Kahn, Rivadeneyra nos lembram também que a vantagem comparativa dos bancos centrais é a de consolidar operações no atacado (entre instituições financeiras), não a de se relacionar com os agentes no varejo (tendo não apenas que abrir contas individuais, mas também manter o cadastro atualizado e a conferência das informações sistematicamente, sem falar na gestão desses dados), o que pode indicar certa inclinação para o formato token, mas ainda é cedo para dizer. Neste momento, temos algo como 83 moedas digitais em desenvolvimento (dentre elas algumas poucas já desenvolvidas).
Confesso que o que mais me intriga nem é o desenvolvimento tecnológico possibilitar não apenas novas formas de moeda, mas que as suas funções sejam combinadas por ativos diferentes. O que eu considero importantíssimo é o que as diferenças tecnológicas podem gerar o que a literatura recente tem considerado como áreas monetárias digitais. Assim, a utilização de plataformas e certos tipos de ativos para determinadas funções (da moeda) podem ser definidas não mais por um caráter regional, mas em função da tecnologia adotada. Isso traz diversas oportunidades mas também riscos de várias naturezas. Em uma área monetária digital, surge a dúvida: o Real continuaria sendo utilizado se todo mundo pudesse armazenar a sua riqueza em dólares, fazer transações usando Tether (uma stable coin, já que na análise do “desmembramento” das funções da moeda eu abstraí dos riscos cambiais entre elas, algo que a arquitetura financeira terá que dar conta para esse arranjo funcionar) para preços cotados em, por exemplo, euros?
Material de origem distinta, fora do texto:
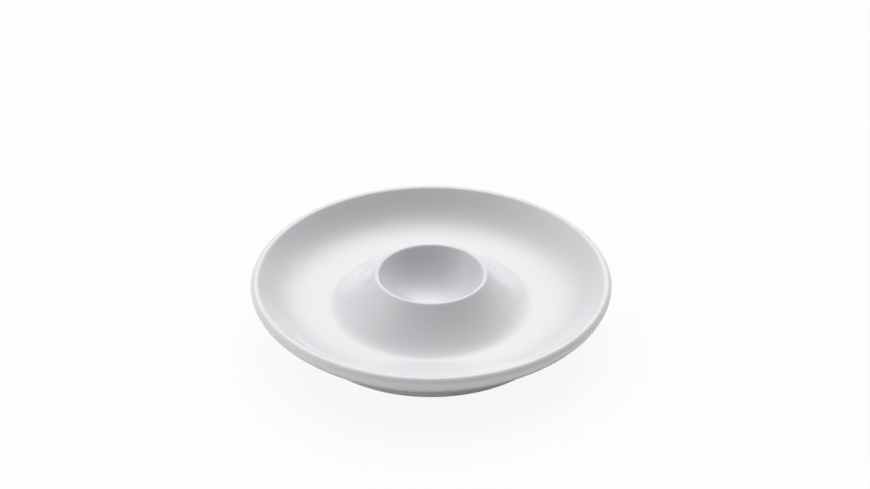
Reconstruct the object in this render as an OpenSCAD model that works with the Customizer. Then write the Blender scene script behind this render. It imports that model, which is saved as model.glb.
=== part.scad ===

Áreas monetárias digitais será o tema do meu próximo texto, no qual vou desenvolver um pouco mais o artigo de Brunnermeier, James e Landau.
Brunnermeier, M. K., James, H., & Landau, J. P. (2019). The digitalization of money (No. w26300). National Bureau of Economic Research.
Kahn, C. M., Rivadeneyra, F., & Wong, T. N. (2019). Should the central bank issue e-money?. Money, 01-18.